Data.

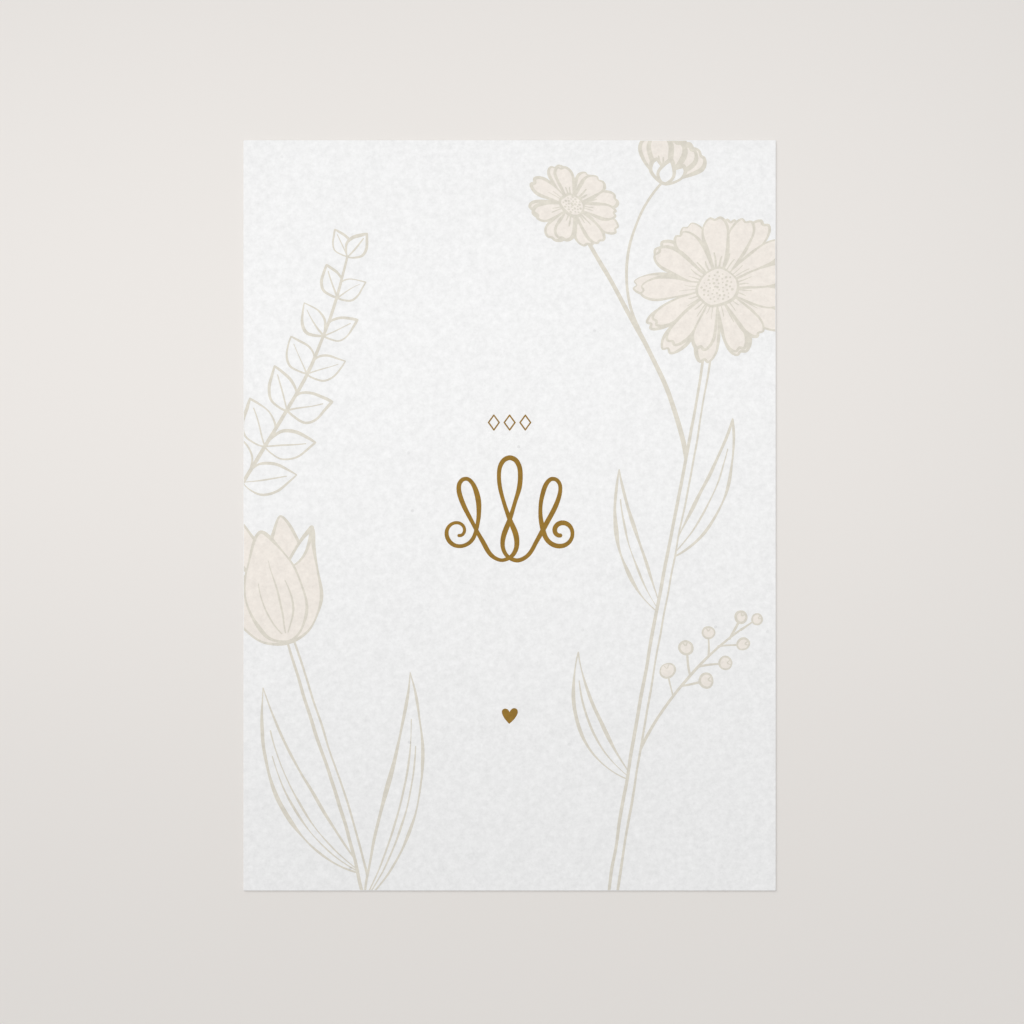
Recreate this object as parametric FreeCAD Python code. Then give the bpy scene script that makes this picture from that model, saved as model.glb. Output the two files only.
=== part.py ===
"""A6 picture postcard: one sheet of heavy uncoated card, lying with its printed side up.

Millimetres. The origin is the middle of the back face, which lies on the table at Z = 0.
+X runs along the short side, +Y points to the top of the printed side, +Z is up through the sheet.
"""
import FreeCAD, Part
import os

# The trimmed sheet
WIDTH = 105.0
HEIGHT = 148.0
THICKNESS = 0.40

# The guillotine presses the rim of the printed side down a little and leaves the back rim crisp
RIM_ROUNDING = 0.08
# Handling only just blunts the four square corners
CORNER_ROUNDING = 0.20


def is_upright(edge):
    """True for an edge that runs straight through the sheet's thickness."""
    start, end = edge.Vertexes[0].Point, edge.Vertexes[-1].Point
    return abs(end.z - start.z) > 0.5 * THICKNESS


def make_card():
    """The sheet: a slab with blunted corners and a rounded rim round its printed side."""
    slab = Part.makeBox(WIDTH, HEIGHT, THICKNESS, FreeCAD.Vector(-WIDTH / 2, -HEIGHT / 2, 0))
    corner = min(CORNER_ROUNDING, 0.45 * WIDTH, 0.45 * HEIGHT)
    slab = slab.makeFillet(corner, [edge for edge in slab.Edges if is_upright(edge)])
    front = max(slab.Faces, key=lambda face: face.CenterOfMass.z)
    rim = min(RIM_ROUNDING, 0.45 * THICKNESS, 0.8 * corner)
    return slab.makeFillet(rim, front.Edges)


os.makedirs("parts", exist_ok=True)
make_card().exportStep("parts/card.step")
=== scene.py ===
"""Postcard: one sheet of heavy felt-marked card with a pale botanical line print and a pen flourish.

Metres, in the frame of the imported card: the back lies on the table at Z = 0, the print faces +Z
and its top points to +Y. The print is drawn on a drawing board in millimetres, from the middle of
the card. It is flattened so that each spot takes one ink, and laid on the card as thin films.
"""

import math
import random

import bpy
from mathutils import Matrix, Vector
from mathutils.bvhtree import BVHTree
from mathutils.geometry import delaunay_2d_cdt


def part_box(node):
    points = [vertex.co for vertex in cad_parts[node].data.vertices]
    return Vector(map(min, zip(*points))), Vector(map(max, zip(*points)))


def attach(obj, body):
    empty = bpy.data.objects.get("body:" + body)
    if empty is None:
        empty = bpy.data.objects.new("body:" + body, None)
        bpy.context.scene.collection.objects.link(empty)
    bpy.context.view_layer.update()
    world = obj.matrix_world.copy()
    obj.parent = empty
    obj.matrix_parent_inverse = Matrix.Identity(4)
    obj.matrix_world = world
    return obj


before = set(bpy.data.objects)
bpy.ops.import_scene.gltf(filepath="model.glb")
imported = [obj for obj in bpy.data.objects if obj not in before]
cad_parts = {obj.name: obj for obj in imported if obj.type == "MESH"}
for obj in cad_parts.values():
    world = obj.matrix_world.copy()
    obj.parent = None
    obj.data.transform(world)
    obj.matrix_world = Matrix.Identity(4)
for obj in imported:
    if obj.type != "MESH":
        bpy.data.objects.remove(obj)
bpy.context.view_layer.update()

MM = 0.001
TAU = 2 * math.pi
GOLDEN_ANGLE = math.pi * (3 - math.sqrt(5))
CORNERS = ((-1, -1), (1, -1), (1, 1), (-1, 1))

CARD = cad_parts["card"]
CARD_LOW, CARD_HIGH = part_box("card")
CARD_WIDTH, CARD_HEIGHT, _ = CARD_HIGH - CARD_LOW
FRONT = CARD_HIGH.z     # the height of the printed face

# Print, in millimetres
TRIM = 0.10             # the ink stops this far inside the card's edge, just clear of its rounded rim
INK_PROUD = 0.012       # how far a film of ink stands above the paper
INK_SUNK = 0.006        # how far it has soaked in
LINE_NIB = 0.52         # full width of the pale line
BOLD_NIB = 0.72         # of the bolder pale line
THIN_NIB = 0.42         # of the thinner pale line
STEM_WIDTH = 2.1        # of a stem that is drawn as two lines
STEM_SHIFT = 0.15       # of the bare card between them, to the right
FLOURISH_NIB = 0.87     # of the ochre pen stroke
FINE_NIB = 0.28         # of the small ochre ornament
STEP = 0.35             # spacing of the points along a drawn line
FINE_STEP = 0.2         # along the flourish
HEART_STEP = 0.1        # along the outline of the heart


# ---------------------------------------------------------------- colours


def linear(red, green, blue):
    """A colour given as it is seen, 0 to 255, as the linear values that shaders take."""
    def one(value):
        value /= 255
        return value / 12.92 if value <= 0.04045 else ((value + 0.055) / 1.055) ** 2.4
    return (one(red), one(green), one(blue), 1.0)


PAPER_WHITE = linear(244, 244, 244)
PALE_LINE = linear(223, 218, 206)
BLUSH = linear(242, 235, 227)
OCHRE = linear(150, 115, 42)
TABLE_WHITE = linear(236, 232, 228)


# ---------------------------------------------------------------- node helpers


def node(tree, kind, **settings):
    """Adds a node. Settings whose names are its own are set on it, and the others on its inputs."""
    made = tree.nodes.new(kind)
    for name, value in settings.items():
        if hasattr(made, name):
            setattr(made, name, value)
        else:
            made.inputs[name.replace("_", " ")].default_value = value
    return made


def feed(tree, value, socket):
    """Links an output to an input, or sets the input where a plain value is given."""
    if isinstance(value, bpy.types.NodeSocket):
        tree.links.new(value, socket)
    else:
        socket.default_value = value


def maths(tree, operation, *terms):
    """The output of a maths node with these terms."""
    made = node(tree, "ShaderNodeMath", operation=operation)
    for socket, term in zip(made.inputs, terms):
        feed(tree, term, socket)
    return made.outputs[0]


def vector(tree, x=0.0, y=0.0, z=0.0):
    """The output of a node that joins three terms into a vector."""
    made = node(tree, "ShaderNodeCombineXYZ")
    for socket, term in zip(made.inputs, (x, y, z)):
        feed(tree, term, socket)
    return made.outputs[0]


# ---------------------------------------------------------------- finishes


FELT_DEPTH = 0.00008    # of the felt mark, in metres
FELT_SCALE = 900.0      # its waves to the metre
PULP_SCALE = 800.0      # waves of the fine mottle
CLOUD_SCALE = 180.0     # waves of the clouds in it
CLOUD_SHARE = 0.12      # of the clouds, beside the fine mottle
MOTTLE = 0.24           # how strongly the paper's shade varies
MOTTLE_MIDDLE = 0.56    # the middle of the mottle, which leaves the shade as it is
SPECK_CELLS = 85.0      # cells to the metre that may hold a speck
SPECK_RADIUS = 0.026    # as a share of a cell
SPECK_BELOW = 0.22      # a cell has a speck if its random number is below this
SPECK_SHADE = -0.6      # how much a speck darkens, times its random number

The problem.
The required output is the exact run of lines from the beginning of the listing above to the line that contains "return abs(end.z - start.z)", inclusive of both.

Written solution.
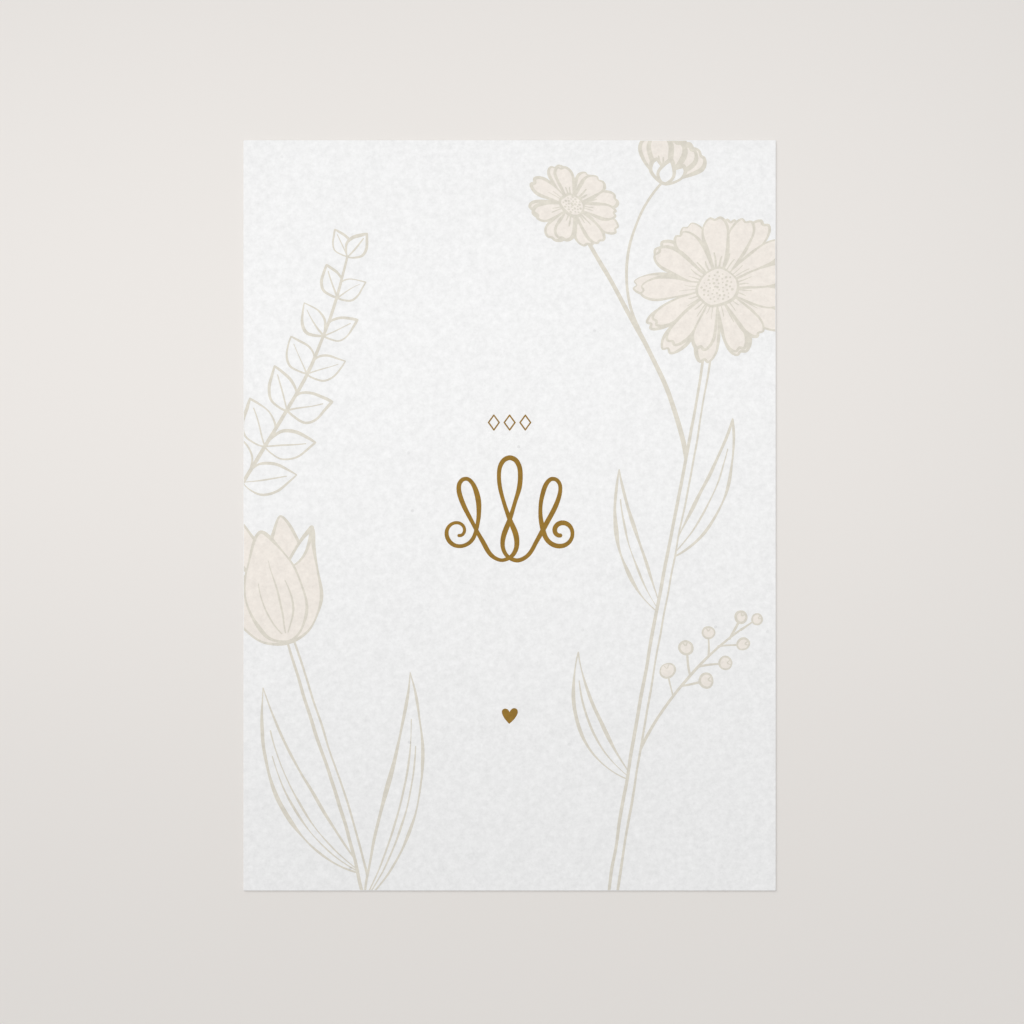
Recreate this object as parametric FreeCAD Python code. Then give the bpy scene script that makes this picture from that model, saved as model.glb. Output the two files only.
=== part.py ===
"""A6 picture postcard: one sheet of heavy uncoated card, lying with its printed side up.

Millimetres. The origin is the middle of the back face, which lies on the table at Z = 0.
+X runs along the short side, +Y points to the top of the printed side, +Z is up through the sheet.
"""
import FreeCAD, Part
import os

# The trimmed sheet
WIDTH = 105.0
HEIGHT = 148.0
THICKNESS = 0.40

# The guillotine presses the rim of the printed side down a little and leaves the back rim crisp
RIM_ROUNDING = 0.08
# Handling only just blunts the four square corners
CORNER_ROUNDING = 0.20


def is_upright(edge):
    """True for an edge that runs straight through the sheet's thickness."""
    start, end = edge.Vertexes[0].Point, edge.Vertexes[-1].Point
    return abs(end.z - start.z) > 0.5 * THICKNESS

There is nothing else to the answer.